I'm preparing for another road trip, a journey from Central Florida to Key Largo: Alone again, naturally.
A few of my friends were worried about the unorthodox strategies I offered for coping with highway boredom in a recent column that included the idea of gazing at clouds from behind the wheel. So I've decided to seek ideas from a few other road warriors as I gather the supplies for my lengthy commute.
What supplies? Well, music is essential and lately I've returned to one of my favorite boxed sets ever: the four-disc Los Lobos collection "El Cancionero: Mas y Mas." In fact, I'd argue that this is the best boxed set by any act, anywhere, ever. Alas, now it's a three-disc set, since I've misplaced the second disc. This would be a thoughtful gift for a travel correspondent when the holidays come around.
I also like to throw a book into the back seat, especially one that sets a theme.
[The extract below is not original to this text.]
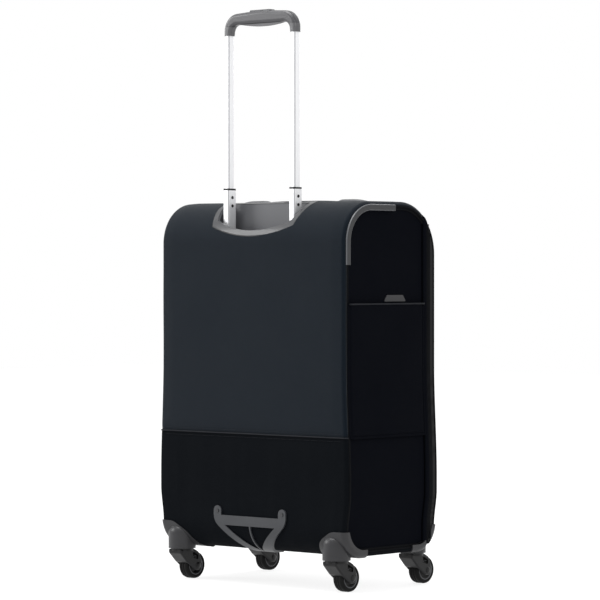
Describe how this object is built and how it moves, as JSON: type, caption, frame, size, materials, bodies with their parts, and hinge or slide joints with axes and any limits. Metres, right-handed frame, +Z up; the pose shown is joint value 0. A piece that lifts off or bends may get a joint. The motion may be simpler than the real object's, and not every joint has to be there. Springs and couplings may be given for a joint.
{
  "type": "suitcase",
  "caption": "Softside upright suitcase with a telescopic handle drawn out, swivelling casters, moulded trim and a hinged zipped lid.",
  "frame": {"origin": "centre of the case's footprint on the floor, under the wheels", "axes": "+Z up, +Y towards the handle side, -Y towards the lid, -X towards the lid hinge"},
  "size_m": [0.4349, 0.2715, 0.9916],
  "materials": {
    "woven_navy": "coarse woven polyester",
    "black_fabric": "matte woven polyester",
    "piping": "satin piping",
    "zip_tape": "zip coil and tape",
    "lining": "smooth lining on board",
    "strap": "webbing",
    "grey_plastic": "fine grained moulding",
    "housing_plastic": "fine grained moulding",
    "black_plastic": "satin moulding",
    "grip_plastic": "satin moulding",
    "grip_insert": "soft touch moulding",
    "aluminium": "brushed anodised",
    "steel": "drawn wire",
    "screw": "blackened",
    "zip_metal": "dark enamel",
    "wheel_rubber": "matte tread"
  },
  "bodies": {
    "case": {"upper_wrap": "woven_navy", "lower_wrap": "black_fabric", "side_panel_left": "black_fabric", "side_panel_right": "black_fabric", "edge_piping": "piping", "front_rim": "black_fabric", "zip_tape_case": "zip_tape", "side_pocket": "black_fabric", "side_pocket_tab": "grey_plastic", "back_board": "lining", "base_board": "lining", "corner_bumpers": "grey_plastic", "rear_bracket": "grey_plastic", "bracket_screws": "screw", "housing_screws": "screw", "handle_bezel": "grey_plastic", "fixed_tubes": "aluminium", "tube_bushes": "black_plastic", "tube_feet": "black_plastic", "top_handle_mounts": "black_plastic", "side_handle_mounts": "black_plastic", "housing_rear_left": "housing_plastic", "housing_rear_right": "housing_plastic", "housing_front_left": "housing_plastic", "housing_front_right": "housing_plastic"},
    "handle_middle": {"middle_tubes": "aluminium", "middle_bushes": "black_plastic", "tube_rivets": "black_plastic"},
    "handle_inner": {"inner_tubes": "aluminium", "guide_blocks": "black_plastic", "grip_shell": "grip_plastic", "grip_insert": "grip_insert", "button_spring": "steel"},
    "button": {"release_button": "grip_plastic"},
    "lid": {"lid_panel": "black_fabric", "lid_guards": "housing_plastic", "zip_tape_lid": "zip_tape", "lower_pocket": "woven_navy", "upper_pocket": "woven_navy", "upper_pocket_zip": "zip_tape", "lower_pocket_zip": "zip_tape"},
    "carry_top": {"top_handle": "strap"},
    "carry_side": {"side_handle": "strap"},
    "zip_slider_upper": {"main_slider_upper": "zip_metal"},
    "zip_pull_upper": {"main_pull_upper": "zip_metal"},
    "pocket_slider_upper": {"upper_pocket_slider": "zip_metal"},
    "pocket_pull_upper": {"upper_pocket_pull": "zip_metal"},
    "zip_slider_lower": {"main_slider_lower": "zip_metal"},
    "zip_pull_lower": {"main_pull_lower": "zip_metal"},
    "pocket_slider_lower": {"lower_pocket_slider": "zip_metal"},
    "pocket_pull_lower": {"lower_pocket_pull": "zip_metal"},
    "caster_rear_left": {"fork_rear_left": "black_plastic"},
    "caster_wheel_rear_left": {"wheel_rear_left": "wheel_rubber"},
    "caster_rear_right": {"fork_rear_right": "black_plastic"},
    "caster_wheel_rear_right": {"wheel_rear_right": "wheel_rubber"},
    "caster_front_left": {"fork_front_left": "black_plastic"},
    "caster_wheel_front_left": {"wheel_front_left": "wheel_rubber"},
    "caster_front_right": {"fork_front_right": "black_plastic"},
    "caster_wheel_front_right": {"wheel_front_right": "wheel_rubber"}
  },
  "joints": [
    {"name": "handle_lower_slide", "type": "slide", "parent": "case", "child": "handle_middle", "axis": [0, 0, 1], "range_m": [-0.0745, 0]},
    {"name": "handle_upper_slide", "type": "slide", "parent": "handle_middle", "child": "handle_inner", "axis": [0, 0, 1], "range_m": [-0.2645, 0]},
    {"name": "button_press", "type": "slide", "parent": "handle_inner", "child": "button", "axis": [0, 0, -1], "range_m": [0, 0.004], "stiffness_N_per_m": 400, "deforming": ["button_spring"]},
    {"name": "lid_hinge", "type": "hinge", "parent": "case", "child": "lid", "pos_m": [-0.2135, -0.093, 0.36], "axis": [0, 0, -1], "range_deg": [0, 155]},
    {"name": "top_handle_lift", "type": "slide", "parent": "case", "child": "carry_top", "axis": [0, 0, 1], "range_m": [0, 0.03]},
    {"name": "side_handle_lift", "type": "slide", "parent": "case", "child": "carry_side", "axis": [1, 0, 0], "range_m": [0, 0.03]},
    {"name": "zip_slide_upper", "type": "slide", "parent": "case", "child": "zip_slider_upper", "axis": [0, 0, 1], "range_m": [0, 0.12]},
    {"name": "zip_slide_lower", "type": "slide", "parent": "case", "child": "zip_slider_lower", "axis": [0, 0, -1], "range_m": [0, 0.31]},
    {"name": "pocket_slide_upper", "type": "slide", "parent": "lid", "child": "pocket_slider_upper", "axis": [-1, 0, 0], "range_m": [0, 0.31]},
    {"name": "pocket_slide_lower", "type": "slide", "parent": "lid", "child": "pocket_slider_lower", "axis": [-1, 0, 0], "range_m": [0, 0.345]},
    {"name": "zip_pull_swing_upper", "type": "hinge", "parent": "zip_slider_upper", "child": "zip_pull_upper", "pos_m": [0.2196, -0.093, 0.479], "axis": [0, -1, 0], "range_deg": [0, 150]},
    {"name": "zip_pull_swing_lower", "type": "hinge", "parent": "zip_slider_lower", "child": "zip_pull_lower", "pos_m": [0.2196, -0.093, 0.445], "axis": [0, -1, 0], "range_deg": [0, 150]},
    {"name": "pocket_pull_swing_upper", "type": "hinge", "parent": "pocket_slider_upper", "child": "pocket_pull_upper", "pos_m": [0.1615, -0.1316, 0.5535], "axis": [-1, 0, 0], "range_deg": [0, 150]},
    {"name": "pocket_pull_swing_lower", "type": "hinge", "parent": "pocket_slider_lower", "child": "pocket_pull_lower", "pos_m": [0.1745, -0.1226, 0.4385], "axis": [-1, 0, 0], "range_deg": [0, 150]},
    {"name": "swivel_rear_left", "type": "hinge", "parent": "case", "child": "caster_rear_left", "pos_m": [0.18, 0.11, 0.055], "axis": [0, 0, 1], "continuous": true},
    {"name": "roll_rear_left", "type": "hinge", "parent": "caster_rear_left", "child": "caster_wheel_rear_left", "pos_m": [0.18, 0.085, 0.0235], "axis": [1, 0, 0], "continuous": true},
    {"name": "swivel_rear_right", "type": "hinge", "parent": "case", "child": "caster_rear_right", "pos_m": [-0.18, 0.11, 0.055], "axis": [0, 0, 1], "continuous": true},
    {"name": "roll_rear_right", "type": "hinge", "parent": "caster_rear_right", "child": "caster_wheel_rear_right", "pos_m": [-0.18, 0.085, 0.0235], "axis": [1, 0, 0], "continuous": true},
    {"name": "swivel_front_left", "type": "hinge", "parent": "case", "child": "caster_front_left", "pos_m": [0.18, -0.089, 0.055], "axis": [0, 0, 1], "continuous": true},
    {"name": "roll_front_left", "type": "hinge", "parent": "caster_front_left", "child": "caster_wheel_front_left", "pos_m": [0.18, -0.114, 0.0235], "axis": [1, 0, 0], "continuous": true},
    {"name": "swivel_front_right", "type": "hinge", "parent": "case", "child": "caster_front_right", "pos_m": [-0.18, -0.089, 0.055], "axis": [0, 0, 1], "continuous": true},
    {"name": "roll_front_right", "type": "hinge", "parent": "caster_front_right", "child": "caster_wheel_front_right", "pos_m": [-0.18, -0.114, 0.0235], "axis": [1, 0, 0], "continuous": true}
  ]
}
I've never read Ernest Hemingway's "To Have and Have Not," so I think that's my destination pick this time.
Meanwhile, here's a list of ideas for the solo road-tripper that lean toward the practical, more than the whimsical, from a contributor to roadtripamerica.com:
"A solo road trip gives the traveler absolute power, the opportunity to control every aspect of the trip," he writes, obviously not familiar with the dynamic of doing travel pieces for a major newspaper.
Even so, the advice is helpful. Among the tips:
•Keep a journal — a simple notebook works well — and jot down your thoughts at least once per day.
•Carry items to give to people who are helpful to you.
•Establish a check-in time with your friends or family.
•Place an itinerary in your vehicle's glove box, along with a list of contact numbers, in case your car is found by law enforcement — and you are not in it.
•Put an ICE ("In Case of Emergency") listing in your cellphone address book.
•Plan your road trip music and have a food plan. Take your own pillow with you.
•Carry an extra set of keys to your vehicle and a complete set of medical and legal records, including legal identification.